At the moment, many app publishers are moving to subscription-based models in order to create a steady revenue stream. But in order to be a successful subscription business, these apps have to be able to maintain their value. This is where many apps fail. Certain types of apps have a stronger potential for success using a subscription model than others. For example, dating, fitness and music apps are likely to have better success using a subscription model than a dictionary or weather app.

A game that uses augmented reality, on the other hand, is a different story. Unlike a mobile dictionary, a mobile game offers an immersive experience for the user that encourages them to spend more time in the app. And the more time they spend in the app, the more information that can be collected on that specific user. This information could be used for real-time level optimization, for instance, changing the difficulty of the level a user is playing depending on user achievements and progress. And considering that mobile games account for a large part of the market revenue for mobile apps, the possibilities are enormous.

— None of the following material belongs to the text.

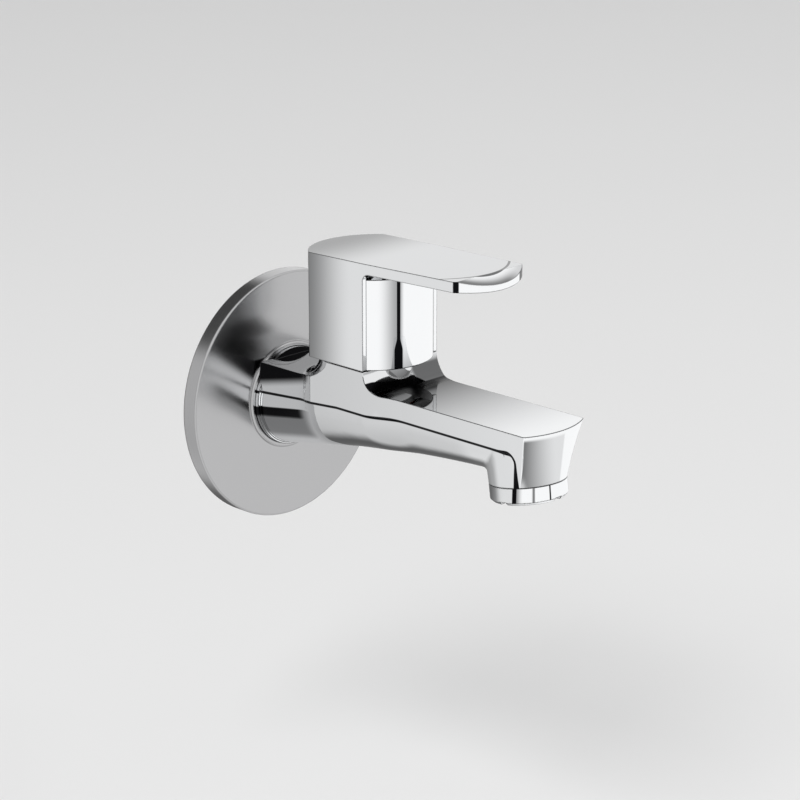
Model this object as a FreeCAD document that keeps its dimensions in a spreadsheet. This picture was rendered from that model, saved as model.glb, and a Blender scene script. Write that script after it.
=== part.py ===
import FreeCAD, Part
import math
import os
import re
import Sketcher
from FreeCAD import Placement, Rotation, Vector

# A wall-mounted bib tap with a flat quarter-turn lever, in millimetres.
# The origin is where the inlet axis meets the wall. The wall is the plane Y = 0, the spout
# points along -Y, +Z is up, and the closed lever lies over the spout.

os.makedirs("parts", exist_ok=True)
doc = FreeCAD.newDocument("bib_tap")
sheet = doc.addObject("Spreadsheet::Sheet", "Sizes")

SIZES = {
    # where the main axes and levels lie
    "spindle_reach": 40.4,
    "column_top": 19.4,
    "spout_top": 13.1,
    "neck_top": 12.75,
    "crease_level": 6.7,
    "outlet_setback": 12.4,
    "outlet_drop": 3.75,
    "outlet_lean_angle": 8.0,
    # clearances: between mating pieces, and between pieces that turn past each other
    "fit_gap": 0.05,
    "turn_gap": 0.3,
    # tap body, outside
    "column_radius": 18.5,
    "column_half": 15.0,
    "boss_radius": 12.4,
    "shoulder_back": 15.5,
    "column_fillet": 6.0,
    "spout_half": 12.3,
    "spout_narrowing": 12.0,
    "spout_reach": 112.9,
    "front_bow": 3.2,
    "crease_ledge": 0.2,
    "strip_depth": 4.6,
    "strip_bend": 2.6,
    "strip_foot_angle": 5.0,
    "neck_start": 6.2,
    "neck_half": 12.8,
    "neck_belly": 13.6,
    "neck_crease": 3.9,
    "neck_blend": 6.0,
    "neck_radius": 14.8,
    "corner_round": 1.2,
    "outlet_round": 2.5,
    "neck_low": 14.5,
    "column_low": 8.0,
    "spout_low": 2.6,
    # inlet, a half inch pipe thread
    "pipe_thread_radius": 10.4775,
    "inlet_tail": 16.0,
    "inlet_bore": 6.5,
    "collar_back": 1.5,
    # waterways
    "feed_width": 11.0,
    "feed_height": 5.4,
    "feed_drop": 2.2,
    "feed_run_on": 1.0,
    "seat_level": 1.8,
    "seat_port": 5.0,
    "chamber_radius": 10.0,
    "chamber_top": 11.4,
    "spout_bore": 4.6,
    "spout_bore_level": 4.6,
    "outlet_radius": 10.84,
    "outlet_swell": 0.5,
    "outlet_throat": 6.2,
    "outlet_throat_height": 3.0,
    # wall flange
    "flange_radius": 37.5,
    "flange_depth": 5.0,
    "flange_sheet": 1.0,
    "flange_bevel": 0.4,
    "flange_lip": 1.2,
    "flange_lip_reach": 5.9,
    "grip_ring_section": 1.3,
    # headwork cartridge
    "cartridge_skirt": 9.2,
    "cartridge_bore": 7.85,
    "cartridge_lift": 0.4,
    "fibre_sheet": 0.8,
    "shoulder_radius": 11.9,
    "shoulder_height": 1.6,
    "hex_flats": 17.0,
    "hex_height": 5.6,
    "window_width": 9.0,
    "seal_height": 2.0,
    "seal_hole": 5.2,
    "disc_height": 2.8,
    "disc_gap": 0.2,
    "port_outer": 6.4,
    "port_inner": 2.0,
    "port_side": 7.0,
    "driver_height": 2.3,
    "tongue_width": 3.0,
    "tongue_length": 9.0,
    "tongue_depth": 1.2,
    "washer_height": 0.8,
    "stem_radius": 4.4,
    "stem_ring_section": 0.8,
    "stem_ring_level": 3.4,
    "stem_ring_spacing": 3.4,
    "clip_height": 0.8,
    "clip_radius": 6.2,
    "clip_groove": 0.7,
    "clip_mouth": 3.0,
    "spline_radius": 4.0,
    "spline_depth": 0.45,
    "spline_count": 20,
    "spline_length": 10.4,
    # lever
    "lever_wall": 1.25,
    "lever_top": 50.35,
    "lever_rise": 1.6,
    "plate_under": 48.0,
    "under_rise": 0.9,
    "lever_reach": 84.9,
    "lever_tip_half": 13.9,
    "lever_bow": 5.4,
    "facet_start": 0.6,
    "facet_drop": 1.9,
    "tip_arch": 0.9,
    "skirt_corner": 2.2,
    "insert_top": 46.0,
    "insert_shelf": 12.0,
    "hub_height": 10.0,
    "hub_room": 0.8,
    "adapter_side": 11.0,
    "adapter_height": 10.6,
    "adapter_lift": 0.3,
    "screw_rise": 5.2,
    "screw_radius": 2.5,
    "screw_setback": 1.1,
    "screw_key": 2.5,
    "screw_key_depth": 3.0,
    "cap_radius": 3.4,
    "cap_height": 1.9,
    "cap_recess": 0.35,
    # aerator
    "rim_height": 4.95,
    "rim_chamfer": 0.7,
    "outlet_thread": 9.25,
    "thread_height": 6.0,
    "sleeve_bore": 8.05,
    "rim_mouth": 7.2,
    "rim_ledge": 0.9,
    "key_width": 2.4,
    "key_depth": 0.8,
    "grid_height": 1.6,
    "grid_hole": 0.75,
    "grid_spacing": 1.95,
    "core_height": 3.6,
    "core_floor": 1.0,
    "core_wall": 1.2,
    "jet_count": 12,
    "jet_radius": 0.5,
    "screen_sheet": 0.4,
    "screen_rise": 1.0,
    "washer_sheet": 1.5,
    "washer_hole": 6.3,
}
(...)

There are myriad ways in which apps could use the information they collect in order to improve the user experience. For example, fitness apps could optimize a user’s workout based on their health conditions and any other data that has either been entered by the user or tracked by wearable devices. Or, they could use machine learning to generate customized workouts, as the Optimize Fitness app already does. By using data to tailor workouts to each individual user, these types of apps are better able to prove their worth to the consumer and ensure that they continue to use it. This doesn’t just work with fitness apps: Airbnb’s app offers users guidebooks and activity suggestions that are tailored to their upcoming stays.

Apps could also use data they’ve collected to push relevant content to users, whether it’s an ad for a product they think the user will like or a news story on a topic that the user has expressed interest in before. The Nike+ app is one example of this. In addition to notifying customers of events that might be of interest to them, the app also organizes the in-app shopping experience so that the products most relevant to the individual show up first.